Glen Report 35-13: New Product — dSpacer-5’-CE Phosphoramidite (Reverse dSpacer)

When researchers are synthesizing oligonucleotides for their therapeutic studies, they will often have to place blocking groups on the 3’-end and sometimes at the 5’-end as well. An inverted dT is commonly used to protect oligonucleotides from exonucleases, and a Spacer C3 is often used to prevent polymerase extension. A third option that one might consider is the use of an inverted dSpacer. It shares the same three carbon skeleton of Spacer C3 while omitting the thymine base from the inverted dT (Figure 1).

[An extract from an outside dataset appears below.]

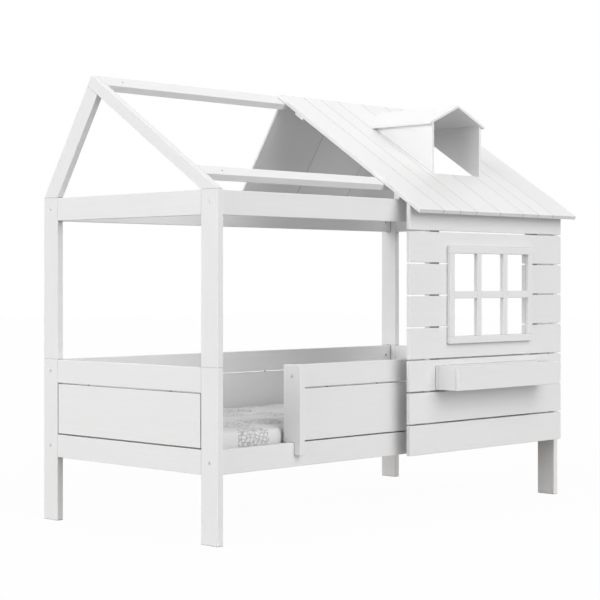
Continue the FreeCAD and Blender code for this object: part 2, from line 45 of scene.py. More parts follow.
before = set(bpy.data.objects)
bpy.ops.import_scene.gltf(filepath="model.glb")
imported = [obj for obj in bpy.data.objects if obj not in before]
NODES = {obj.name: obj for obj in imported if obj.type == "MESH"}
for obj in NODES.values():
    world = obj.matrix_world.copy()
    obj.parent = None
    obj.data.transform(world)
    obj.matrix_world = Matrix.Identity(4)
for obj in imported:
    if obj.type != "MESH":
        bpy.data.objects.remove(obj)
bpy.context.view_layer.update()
BODY = "root"

# The board's own direction decides which way its grain runs.
ALONG_X, ALONG_Y, ALONG_Z, UP_FRONT_SLOPE, UP_BACK_SLOPE = "X", "Y", "Z", "FRONT", "BACK"
QUARTER_TURN = math.radians(90)
FRONT_SLOPE = math.radians(33)
BACK_SLOPE = QUARTER_TURN - FRONT_SLOPE
GRAIN_TURN = {
    ALONG_X: (0, 0, 0),
    ALONG_Y: (0, 0, QUARTER_TURN),
    ALONG_Z: (0, QUARTER_TURN, 0),
    UP_FRONT_SLOPE: (0, -FRONT_SLOPE, -QUARTER_TURN),
    UP_BACK_SLOPE: (0, BACK_SLOPE, -QUARTER_TURN),
}


# Settings

class LacquerSettings(bpy.types.PropertyGroup):
    """The white lacquer on the boards."""
    colour: bpy.props.FloatVectorProperty(
        name="Colour", description="Colour of the lacquered boards", subtype="COLOR",
        size=3, min=0, max=1, default=(0.80, 0.80, 0.798))
    roughness: bpy.props.FloatProperty(
        name="Roughness", description="How matt the lacquer is", default=0.42, min=0, max=1)
    grain_length: bpy.props.FloatProperty(
        name="Grain length", description="Length of one streak of grain", default=0.22, unit="LENGTH")
    grain_width: bpy.props.FloatProperty(
        name="Grain width", description="Width of one streak of grain", default=0.006, unit="LENGTH")
    # Painted shade: pieces within this distance of each other darken the colour at their seam.
    seam_shade_width: bpy.props.FloatProperty(
        name="Seam width", description="Distance within which facing boards darken a seam",
        default=0.006, unit="LENGTH")
    # Painted shade: the colour's factor at the darkest of a seam between two loose boards.
    seam_shade_tone: bpy.props.FloatProperty(
        name="Seam tone", description="How light a seam between two loose boards is", default=0.25,
        min=0, max=1, subtype="FACTOR")
    # Painted shade: the colour's factor at the darkest of a filled seam of a glued piece.
    glued_seam_shade_tone: bpy.props.FloatProperty(
        name="Glued seam tone", description="How light a filled seam of a glued piece is",
        default=0.8, min=0, max=1, subtype="FACTOR")
    # Painted light: the roof boards' colour is raised to stand in for the extra light they take from
    # above.
    roof_painted_light: bpy.props.FloatProperty(
        name="Roof tone", description="How much lighter the roof boards are", default=1.03)
    # Painted shade: width of the darker strip along each long edge of a roof board.
    groove_shade_width: bpy.props.FloatProperty(
        name="Groove width", description="Dark strip along each edge of a roof board",
        default=0.0016, unit="LENGTH", precision=4)
    # Painted shade: the colour's factor at the bottom of a groove.
    groove_shade_tone: bpy.props.FloatProperty(
        name="Groove tone", description="How light the bottom of a groove is", default=0.3,
        min=0, max=1, subtype="FACTOR")
    grain_depth: bpy.props.FloatProperty(
        name="Grain depth", description="Depth of the grain under the lacquer", default=0.00012,
        unit="LENGTH", precision=5)


class BareWoodSettings(bpy.types.PropertyGroup):
    """The unpainted slats and dowels."""
    pine_light: bpy.props.FloatVectorProperty(
        name="Pine", description="Light wood between the rings", subtype="COLOR",
        size=3, min=0, max=1, default=(0.62, 0.44, 0.25))
    pine_dark: bpy.props.FloatVectorProperty(
        name="Pine rings", description="Dark wood of the rings", subtype="COLOR",
        size=3, min=0, max=1, default=(0.42, 0.26, 0.12))
    beech: bpy.props.FloatVectorProperty(
        name="Beech", description="Wood of the dowels", subtype="COLOR",
        size=3, min=0, max=1, default=(0.60, 0.42, 0.27))
    ring_width: bpy.props.FloatProperty(
        name="Ring width", description="Distance between two rings", default=0.0216, unit="LENGTH")


class SteelSettings(bpy.types.PropertyGroup):
    """The zinc-plated fasteners."""
    colour: bpy.props.FloatVectorProperty(
        name="Colour", description="Colour of the plating", subtype="COLOR",
        size=3, min=0, max=1, default=(0.66, 0.67, 0.68))
    roughness: bpy.props.FloatProperty(
        name="Roughness", description="How dull the plating is", default=0.45, min=0, max=1)
    # Painted shade: the colour's factor at the bottom of a bolt's socket.
    socket_shade_tone: bpy.props.FloatProperty(
        name="Socket tone", description="How light the bottom of a bolt's socket is", default=0.25,
        min=0, max=1, subtype="FACTOR")


class MattressSettings(bpy.types.PropertyGroup):
    """The mattress and its cover."""
    colour: bpy.props.FloatVectorProperty(
        name="Cover", description="Colour of the cover", subtype="COLOR",
        size=3, min=0, max=1, default=(0.76, 0.76, 0.765))
    print_colour: bpy.props.FloatVectorProperty(
        name="Print", description="Colour of the cover's plain pattern", subtype="COLOR",
        size=3, min=0, max=1, default=(0.30, 0.30, 0.31))
    patch_pitch: bpy.props.FloatProperty(
        name="Patch pitch", description="Distance between two patches of the pattern", default=0.27,
        unit="LENGTH")
    patch_share: bpy.props.FloatProperty(
        name="Patch share", description="How far a patch reaches, as a share of the pitch",
        default=0.36, min=0, max=1, subtype="FACTOR")
    patch_shift: bpy.props.FloatVectorProperty(
        name="Patch shift", description="Where the patches start", size=3, subtype="TRANSLATION",
        unit="LENGTH", default=(-0.18, 0.0, 0.0))
    lines_per_metre: bpy.props.FloatProperty(
        name="Lines per metre", description="How close the pattern's lines lie", default=52.0)
    line_wander: bpy.props.FloatProperty(
        name="Line wander", description="How far the pattern's lines stray from their cells",
        default=0.09, unit="LENGTH")
    thread_colour: bpy.props.FloatVectorProperty(
        name="Thread", description="Colour of the quilting thread", subtype="COLOR",
        size=3, min=0, max=1, default=(0.70, 0.70, 0.70))
    inset: bpy.props.FloatProperty(
        name="Inset", description="How much smaller the form starts than it ends", default=0.011,
        unit="LENGTH")
    voxel: bpy.props.FloatProperty(
        name="Voxel", description="Cell size of the remeshed form", default=0.014, unit="LENGTH")
    pressure: bpy.props.FloatProperty(
        name="Pressure", description="Pressure inside the cover", default=4.0)
    frames: bpy.props.IntProperty(
        name="Frames", description="Length of the simulation", default=20)
    swell: bpy.props.FloatProperty(
        name="Swell", description="The furthest that a point may move", default=0.012, unit="LENGTH")
    quilt_pitch: bpy.props.FloatProperty(
        name="Quilting pitch", description="Distance between two quilted lines", default=0.150,
        unit="LENGTH")
    quilt_depth: bpy.props.FloatProperty(
        name="Quilting depth", description="Depth of a quilted line", default=0.007, unit="LENGTH")
    quilt_swing: bpy.props.FloatProperty(
        name="Quilting swing", description="How far a quilted line wanders sideways",
        default=0.014, unit="LENGTH")
    quilt_reach: bpy.props.FloatProperty(
        name="Quilting reach", description="How far from a quilted line the cover sinks, in pitches",
        default=0.4, min=0, max=1, subtype="FACTOR")
    wrinkle_depth: bpy.props.FloatProperty(
        name="Wrinkle depth", description="Depth of the soft wrinkles", default=0.003, unit="LENGTH")
    stitch_pitch: bpy.props.FloatProperty(
        name="Stitch pitch", description="Distance between two stitches", default=0.011, unit="LENGTH")
    stitch_length: bpy.props.FloatProperty(
        name="Stitch length", description="Length of one stitch", default=0.007, unit="LENGTH")
    stitch_radius: bpy.props.FloatProperty(
        name="Stitch radius", description="Radius of the thread", default=0.0009, unit="LENGTH")
    seam_margin: bpy.props.FloatProperty(
        name="Seam margin", description="Bare stretch at both ends of a stitched line", default=0.03,
        unit="LENGTH")
    post_room: bpy.props.FloatProperty(
        name="Room at the post", description="Gap between the cover and the guard post",
        default=0.003, unit="LENGTH")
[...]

Figure 1. Blocking groups at the 3’-end

Figure 1

There are many examples of researchers using inverted dSpacer modifications in the literature. This has been particularly true for siRNA.1-3 Both ends of the passenger strand and the 3’-end of the guide strand can all be capped by the addition of an inverted dSpacer to enhance nuclease stability. Incorporating an inverted dSpacer at the 5’-end of the passenger strand also serves to block loading into Ago2, which minimizes competition between the guide and passenger strands. All three incorporations do not reduce the gene silencing effect. Similarly, the passenger strand of small activating RNAs (saRNAs) can also be modified with 5’/3’ inverted dSpacers.4 Finally, the hammerhead ribozyme has been modified with a 3’ inverted dSpacer.5, 6 Studies using inverted dT have demonstrated greater than 30-fold increase in serum half-times with no reduction in catalysis,7 and the inverted dSpacer should yield similar stability enhancement. 

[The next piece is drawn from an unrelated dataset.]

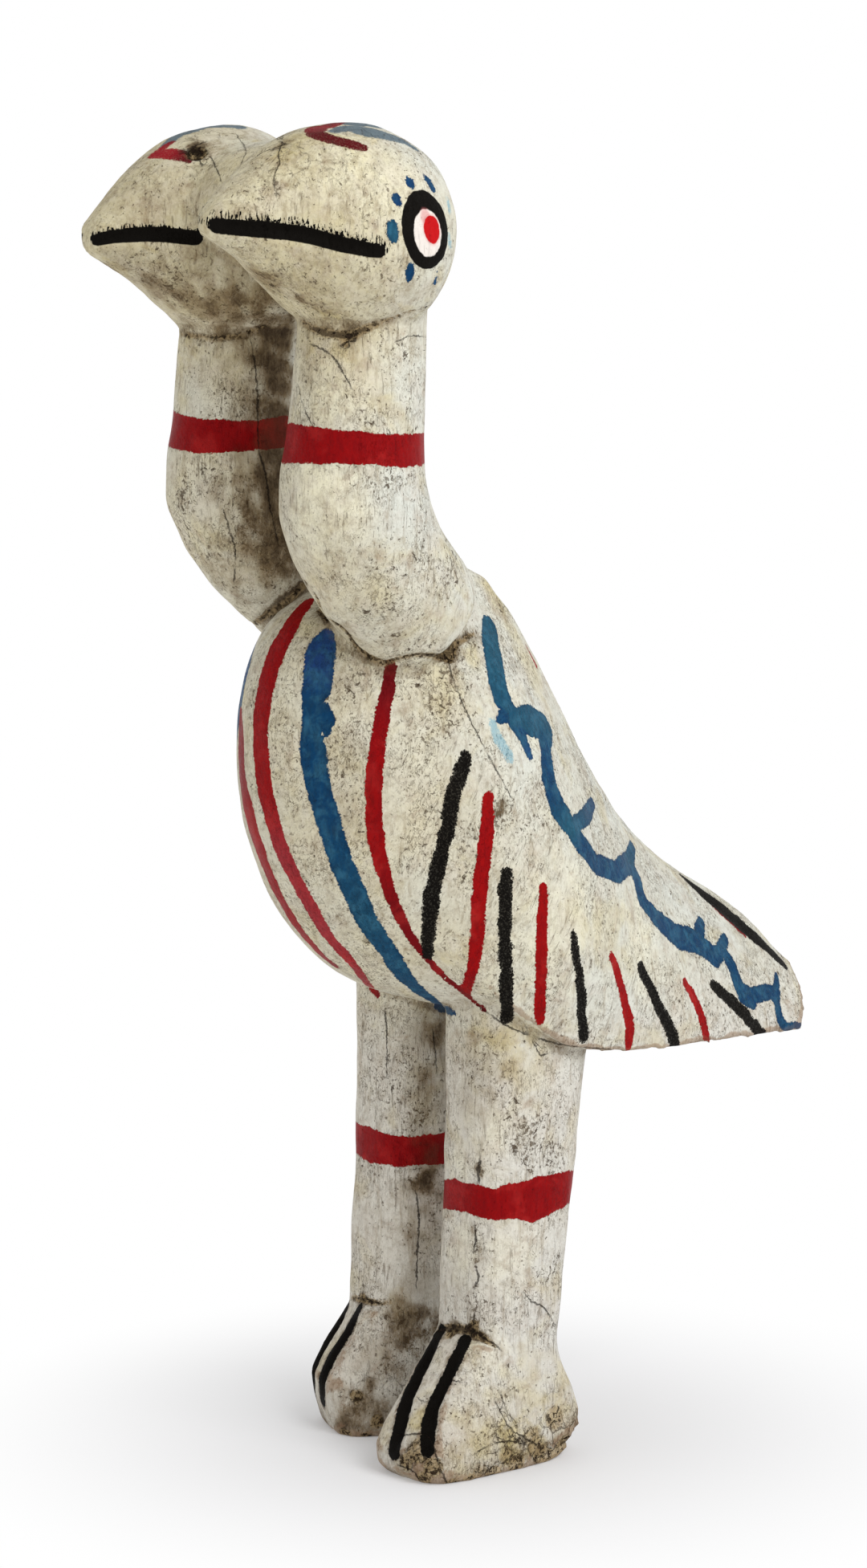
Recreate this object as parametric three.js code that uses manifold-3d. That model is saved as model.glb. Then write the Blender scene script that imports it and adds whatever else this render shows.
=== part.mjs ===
// Two-headed bird, carved from one block of wood and painted.
//
// Millimetres, +Z up. While it is drawn, X = 0 is the plane between the two halves, Y = 0 runs through
// the legs and Z = 0 is the ground. The beaks point to -Y, so +X is the bird's left. At the end the
// carving is moved so that its origin is the middle of the underside of its bounding box.

import * as THREE from 'three';
import { mergeVertices } from 'three/addons/utils/BufferGeometryUtils.js';
import Module from 'manifold-3d';

// Driving dimensions: the body, from the front of the breast to the tip of the tail.
// Each line is given as [y, height], or [y, half width], at the places where it bends.
const BREAST_FRONT = -113;
const TAIL_END = 188;
const TAIL_UNDERCUT = 14;
const UNDERCUT_START = 110;
const BACK_LINE = [
  [-113, 326], [-107, 364], [-92, 386], [-70, 397], [-40, 405], [-16, 407], [2, 398], [18, 376],
  [34, 350], [61, 307], [84, 281], [114, 258], [140, 243], [164, 226], [188, 203],
];
const BELLY_LINE = [
  [-113, 326], [-107, 288], [-94, 256], [-75, 231], [-52, 214], [-20, 202], [20, 192], [90, 187],
  [150, 183], [188, 179],
];
const HALF_WIDTH_LINE = [
  [-113, 0], [-108, 19], [-98, 35], [-84, 50], [-66, 62], [-45, 69], [-20, 72], [10, 71], [45, 67],
  [85, 59], [130, 47], [160, 39], [188, 32],
];
const WING_EDGE_HEIGHT_LINE = [
  [-60, 230], [-44, 216], [-7, 198], [29, 187], [60, 183], [110, 180], [150, 177], [188, 175],
];
const RIDGE_DROP_LINE = [[-113, 0], [20, 3], [60, 5], [114, 8], [150, 8], [188, 5]];
const RIDGE_HALF_WIDTH = 21;
const RIDGE_HALF_WIDTH_AT_TAIL = 12;
const WING_EDGE_INSET = 4;
const WING_EDGE_INSET_AT_TAIL = 1;
const TAIL_TAPER_START = 40;
const FLANK_BULGE_LINE = [[-113, 26], [0, 25], [50, 15], [110, 7], [188, 4]];
const FLANK_BULGE_SKEW = 0.25;
const UNDERSIDE_HOLLOW = 5;
const BELLY_FORM = 2.1;
const SHOULDER_FORM_LINE = [[-113, 2.1], [-75, 2.2], [-30, 2.9], [0, 2.6], [30, 2.2]];
const WING_FADE_IN = [-80, 15];
const BREAST_CAP = 1;
const BODY_SECTIONS = 30;
const BAND_STEPS = 3;
const FLANK_STEPS = 10;
const BELLY_STEPS = 5;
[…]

There are two approaches to introducing an inverted dSpacer into oligonucleotides. The first approach would be to use our dSpacer CE Phosphoramidite (Figure 2) along with reverse phosphoramidites. The standard dSpacer is typically used to give stable abasic sites for the study of structure as well as DNA damage. When paired with a reverse 5’-3’ synthesis direction, inverted dSpacer linkages are obtained. The second, and probably more logical approach would be to use a reverse dSpacer phosphoramidite in the standard 3’-5’ synthesis direction. This way, only one reverse phosphoramidite is required. 

To give our customers more access to the inverted dSpacer modification as well as blocking groups in general, we are introducing dSpacer-5’-CE Phosphoramidite (Figure 2). Like our standard version, our reverse dSpacer does not require any extended coupling times and is compatible with all standard deprotection conditions.

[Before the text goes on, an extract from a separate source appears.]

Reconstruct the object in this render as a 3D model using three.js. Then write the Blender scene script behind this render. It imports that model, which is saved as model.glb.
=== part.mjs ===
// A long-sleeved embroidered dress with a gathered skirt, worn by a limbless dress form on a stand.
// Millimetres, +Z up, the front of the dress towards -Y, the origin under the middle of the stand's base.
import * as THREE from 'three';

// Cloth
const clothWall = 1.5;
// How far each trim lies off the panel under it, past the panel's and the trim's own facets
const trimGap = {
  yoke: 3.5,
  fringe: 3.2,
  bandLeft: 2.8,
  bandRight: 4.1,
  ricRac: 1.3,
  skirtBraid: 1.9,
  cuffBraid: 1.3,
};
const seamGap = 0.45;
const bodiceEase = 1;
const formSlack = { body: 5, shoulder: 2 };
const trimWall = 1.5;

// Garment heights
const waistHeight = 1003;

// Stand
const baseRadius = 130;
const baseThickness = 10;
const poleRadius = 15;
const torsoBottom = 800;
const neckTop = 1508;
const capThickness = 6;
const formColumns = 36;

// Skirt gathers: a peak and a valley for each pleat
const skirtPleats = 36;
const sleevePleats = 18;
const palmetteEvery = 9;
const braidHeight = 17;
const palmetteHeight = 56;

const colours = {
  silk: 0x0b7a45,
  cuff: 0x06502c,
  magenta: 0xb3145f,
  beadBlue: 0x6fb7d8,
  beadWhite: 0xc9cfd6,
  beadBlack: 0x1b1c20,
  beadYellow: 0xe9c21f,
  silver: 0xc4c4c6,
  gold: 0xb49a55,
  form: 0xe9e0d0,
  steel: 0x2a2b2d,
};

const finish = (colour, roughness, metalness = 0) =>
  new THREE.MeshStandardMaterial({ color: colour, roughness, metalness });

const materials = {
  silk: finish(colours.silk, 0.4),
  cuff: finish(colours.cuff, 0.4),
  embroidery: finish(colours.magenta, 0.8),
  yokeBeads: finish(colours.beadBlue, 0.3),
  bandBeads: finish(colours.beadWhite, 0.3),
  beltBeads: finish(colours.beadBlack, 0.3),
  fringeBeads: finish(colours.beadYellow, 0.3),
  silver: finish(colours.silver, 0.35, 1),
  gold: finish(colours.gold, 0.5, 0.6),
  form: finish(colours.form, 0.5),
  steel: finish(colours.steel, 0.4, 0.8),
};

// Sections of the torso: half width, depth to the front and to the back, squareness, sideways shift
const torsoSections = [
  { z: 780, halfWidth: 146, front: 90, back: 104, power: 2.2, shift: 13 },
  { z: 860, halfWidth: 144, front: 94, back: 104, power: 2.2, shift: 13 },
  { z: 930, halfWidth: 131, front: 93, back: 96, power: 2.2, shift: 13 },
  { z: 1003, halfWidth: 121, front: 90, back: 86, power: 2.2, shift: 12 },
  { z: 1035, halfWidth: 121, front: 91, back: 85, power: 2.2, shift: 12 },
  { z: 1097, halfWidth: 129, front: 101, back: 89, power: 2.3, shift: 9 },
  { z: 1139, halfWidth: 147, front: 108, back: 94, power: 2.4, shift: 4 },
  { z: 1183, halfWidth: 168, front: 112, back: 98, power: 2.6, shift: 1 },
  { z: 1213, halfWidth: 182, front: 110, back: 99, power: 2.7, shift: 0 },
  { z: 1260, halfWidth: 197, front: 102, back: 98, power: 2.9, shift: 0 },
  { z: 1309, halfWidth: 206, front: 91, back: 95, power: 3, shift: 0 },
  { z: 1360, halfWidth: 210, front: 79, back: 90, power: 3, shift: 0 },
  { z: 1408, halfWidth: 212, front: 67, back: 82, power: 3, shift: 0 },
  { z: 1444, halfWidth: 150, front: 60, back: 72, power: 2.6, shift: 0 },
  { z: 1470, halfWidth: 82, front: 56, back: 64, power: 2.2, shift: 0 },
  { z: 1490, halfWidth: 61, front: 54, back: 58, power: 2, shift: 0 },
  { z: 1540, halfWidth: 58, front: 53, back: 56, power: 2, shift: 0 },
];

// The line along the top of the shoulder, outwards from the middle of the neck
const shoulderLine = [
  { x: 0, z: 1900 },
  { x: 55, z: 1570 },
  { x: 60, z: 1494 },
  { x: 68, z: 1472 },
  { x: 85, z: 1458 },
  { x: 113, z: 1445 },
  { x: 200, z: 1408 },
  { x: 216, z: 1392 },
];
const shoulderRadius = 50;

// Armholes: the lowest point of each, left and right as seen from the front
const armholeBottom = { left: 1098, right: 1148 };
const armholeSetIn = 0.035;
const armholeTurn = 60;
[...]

Figure 2. dSpacer Phosphoramidites

Figure 2


  1. H.J. Haringsma, et al., Nucleic Acids Res, 2012, 40, 4125-36.
  2. Y. Pei, et al., RNA, 2010, 16, 2553-63.
  3. F. Czauderna, et al., Nucleic Acids Res, 2003, 31, 2705-16.
  4. S. Yoon, and J.J. Rossi, Curr Pharm Biotechnol, 2018, 19, 604-610.
  5. T.C. Jarvis, et al., J Biol Chem, 1996, 271, 29107-12.
  6. D.G. Macejak, et al., Hepatology, 2000, 31, 769-76.
  7. L. Beigelman, et al., J Biol Chem, 1995, 270, 25702-8.